Disaster Preparedness & Recovery

Web-Based System Simplifies HAZUS Data Collection

South Carolina Emergency Management Division’s Web-based data management system simplifies the HAZUS updating process and provides redundancy in case of disaster.

 

HAZUS is a standardized methodology and software program developed by the Federal Emergency Management Agency (FEMA) that combines hazard layers with national databases, and applies standardized loss estimation and risk assessment methodology.

Upon deploying HAZUS, the South Carolina Emergency Management Division (SCEMD) experienced problems updating data within HAZUS and is now in the third phase of a project to implement a Web-based system that simplifies the process for inputting data into HAZUS.

HAZUS works with ArcGIS to allow state and local emergency managers model damage to a structure or group of structures caused by an earthquake, flood or hurricane. Those estimates can be used by elected officials to expedite requests for disaster recovery assistance and improve building codes. Emergency managers can use the estimates to preposition resources ahead of a disaster and get an estimate of the damage shortly thereafter.

One of the problems the SCEMD experienced with HAZUS is that it’s difficult to update the data on which estimates are based due to complex connections between the data within HAZUS. To make that easier, John Knight, a retired risk assessment coordinator with the SCEMD, in 2006 persuaded FEMA to fund the development of an application to automate the process. In 2007, South Carolina developed that application into a Web portal.
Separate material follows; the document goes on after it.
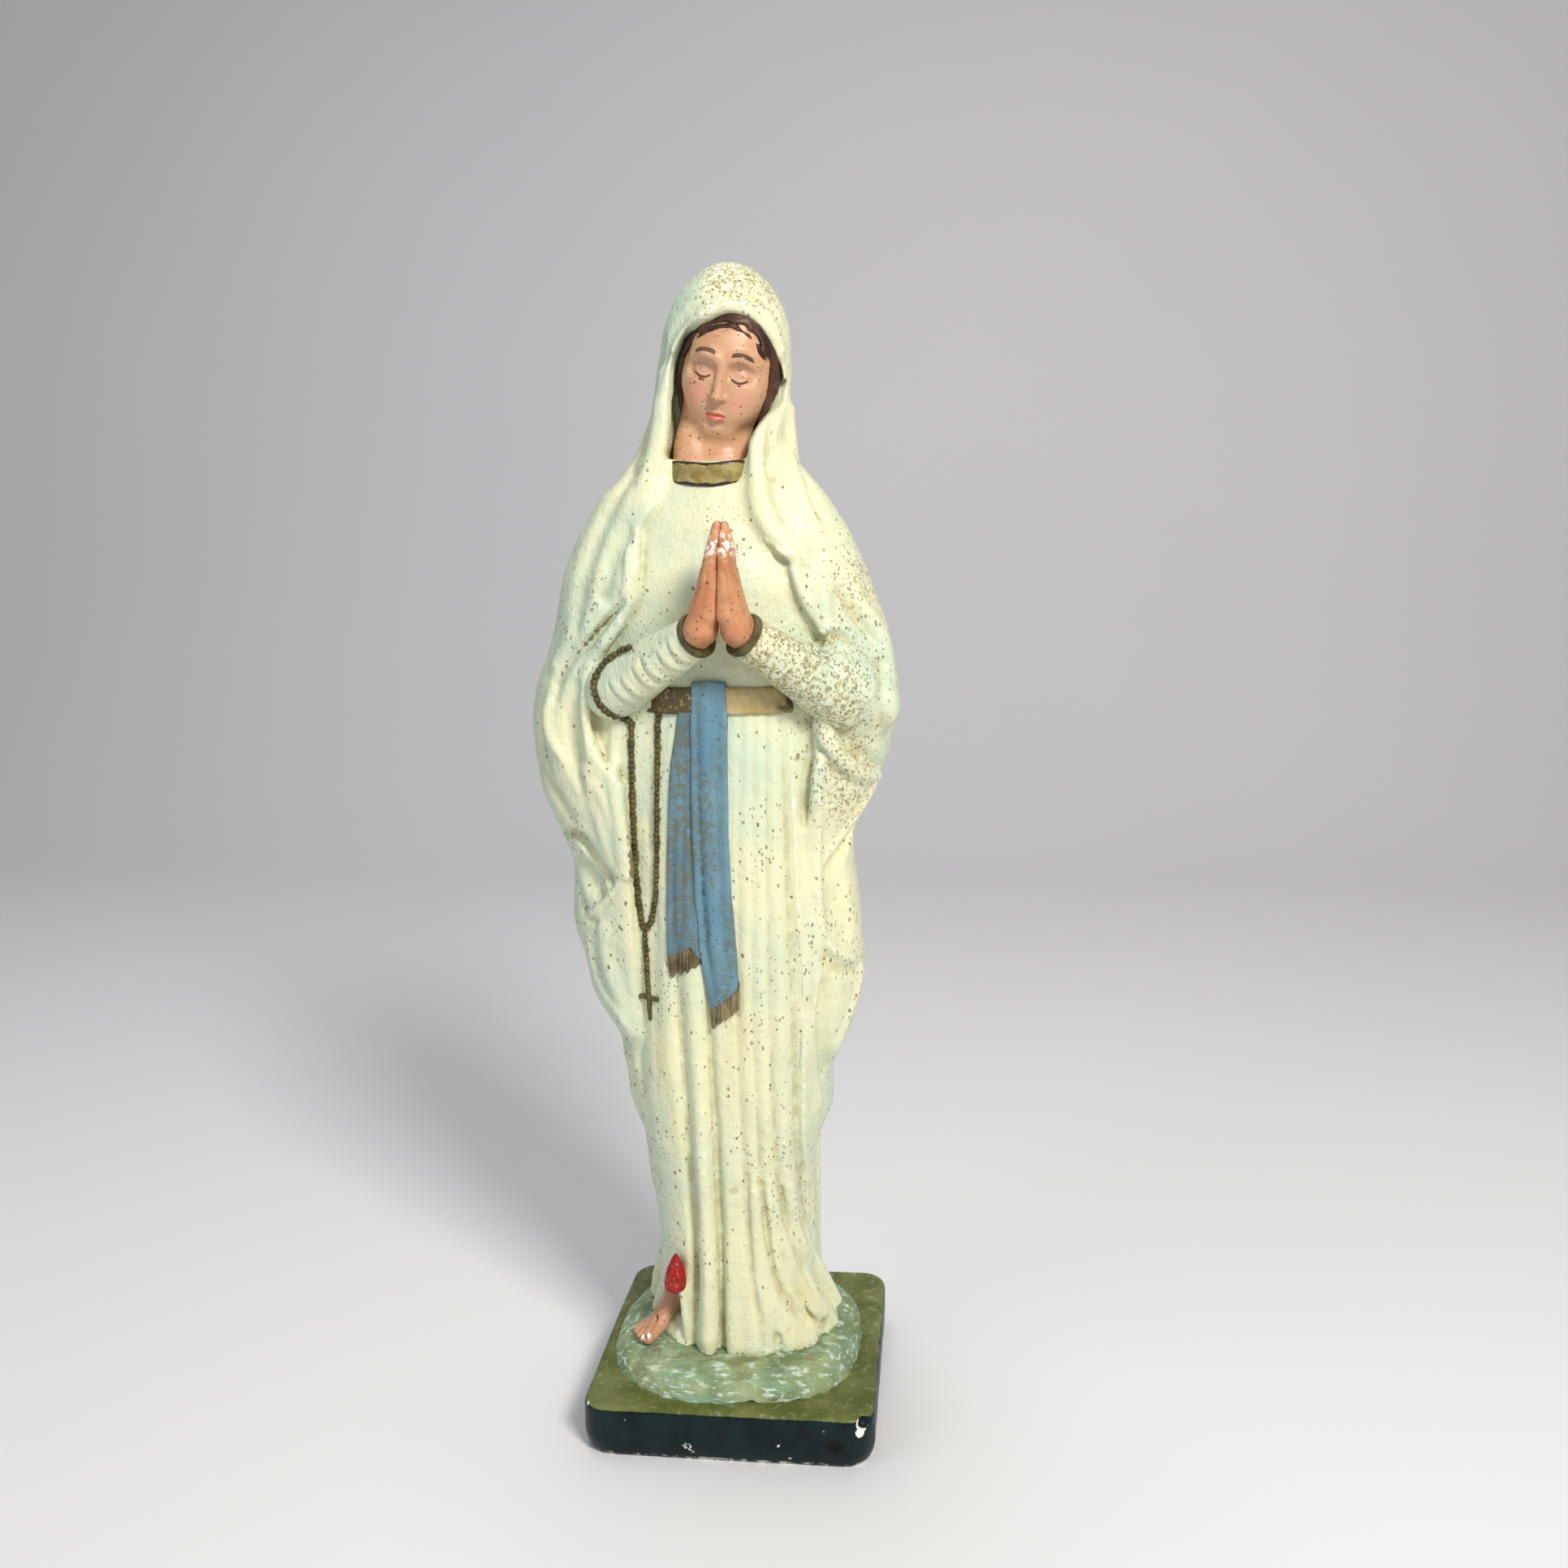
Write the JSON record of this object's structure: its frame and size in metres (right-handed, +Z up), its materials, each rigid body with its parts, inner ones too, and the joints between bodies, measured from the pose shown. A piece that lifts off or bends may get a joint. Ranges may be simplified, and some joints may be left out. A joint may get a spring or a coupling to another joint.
{
  "type": "madonna statue",
  "caption": "Free-standing painted plaster statue of a veiled praying Madonna with joined hands, sash and rosary, on a square plinth.",
  "frame": {"origin": "middle of the plinth's flat underside", "axes": "+Z up, the figure faces -Y, +X is the figure's own left and the viewer's right"},
  "size_m": [0.1923, 0.1588, 0.6],
  "materials": {
    "plinth_paint": "dark blue-green gloss paint, chipped white at the corners, olive green on top",
    "ground_paint": "grey-green matt paint with white and turquoise dry-brush strokes",
    "robe_paint": "ivory eggshell paint with olive-brown speckles and dirt in the folds",
    "bodice_paint": "ivory eggshell paint",
    "mantle_back_paint": "ivory eggshell paint with yellow stains",
    "mantle_left_paint": "ivory eggshell paint with yellow stains and hairline cracks",
    "mantle_right_paint": "ivory eggshell paint with yellow stains and dark furrows",
    "hood_paint": "ivory eggshell paint with olive speckles",
    "face_paint": "pink flesh matt paint, worn",
    "hair_paint": "dark red-brown matt paint",
    "collar_paint": "olive-gold paint with dark brown outlines",
    "foot_paint": "pink flesh paint with white toenails",
    "rose_paint": "dull red paint",
    "spine_iron": "plain rusted iron rod",
    "tie_iron": "plain rusted iron rod",
    "bead_paint": "brown-gold paint",
    "loop_paint": "brown-gold paint",
    "cross_paint": "brown-gold paint",
    "belt_paint": "gold-olive paint with dirt at its ends",
    "sash_paint": "pale blue paint with dirt",
    "long_fringe_paint": "olive-brown paint",
    "short_tail_paint": "pale blue paint with dirt",
    "short_fringe_paint": "olive-brown paint",
    "right_hand_paint": "orange-pink flesh paint with white chips at the fingertips",
    "left_hand_paint": "orange-pink flesh paint with white chips at the fingertips",
    "right_cuff_paint": "dark olive paint",
    "left_cuff_paint": "dark olive paint",
    "right_sleeve_paint": "ivory eggshell paint with olive speckles",
    "left_sleeve_paint": "ivory eggshell paint with olive speckles",
    "right_pin_wire": "plain iron wire",
    "left_pin_wire": "plain iron wire"
  },
  "bodies": {
    "root": {"plinth": "plinth_paint", "ground_mound": "ground_paint", "robe_skirt": "robe_paint", "bodice": "bodice_paint", "mantle_back": "mantle_back_paint", "mantle_left": "mantle_left_paint", "mantle_right": "mantle_right_paint", "hood": "hood_paint", "head": "face_paint", "hair": "hair_paint", "collar_band": "collar_paint", "foot_right": "foot_paint", "rose": "rose_paint", "spine_rod": "spine_iron", "plinth_tie_rods": "tie_iron", "rosary_strands": "bead_paint", "rosary_arm_loop": "loop_paint", "rosary_cross": "cross_paint", "belt": "belt_paint", "sash_long_tail": "sash_paint", "sash_long_fringe": "long_fringe_paint", "sash_short_tail": "short_tail_paint", "sash_short_fringe": "short_fringe_paint", "hand_right": "right_hand_paint", "hand_left": "left_hand_paint", "cuff_right": "right_cuff_paint", "cuff_left": "left_cuff_paint", "sleeve_right": "right_sleeve_paint", "sleeve_left": "left_sleeve_paint", "wrist_pin_right": "right_pin_wire", "wrist_pin_left": "left_pin_wire"}
  },
  "joints": []
}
The Comprehensive Data Management System Web Portal is a data-management system that allows the state to request a county’s data, check it for accuracy and completeness and then provide it back to the county via a password-protected Web site. “It allows us to use the most accurate, up-to-date information that the counties will provide us,” said Melissa Berry, a risk assessment coordinator with the SCEMD. “The other benefit is that if a county is willing to upload their data set and a disaster happens and they can no longer run their analysis because they don’t have power at their [emergency operations center] — there’s a flood or they’re busy out in the field — I’ve got their data here and I can run their analysis using their data off site.”

Berry considers that one of the major selling points when she approaches counties about participating in the system.

 

Implementing the Portal

The portal went live in October 2008, and a letter was sent to emergency managers in all 46 counties requesting an update to each county’s five essential facilities (police and fire stations, emergency operations centers, hospitals and schools) in the original HAZUS database by January 2009.

Half of the state’s counties provided updates at that time, which was more than the 15 the state expected would participate.

The SCEMD is about to start its next update of HAZUS data, and the division is considering ways to encourage increased participation. “This year it’s going to be tied to some of our initiatives here at EMD so that there’s more incentive for the counties to participate because of funding opportunities,” Berry said.

Though the comprehensive data management system on which South Carolina’s portal is built is available on FEMA’s Web site, Florida is the only other state that has piloted a similar Web portal.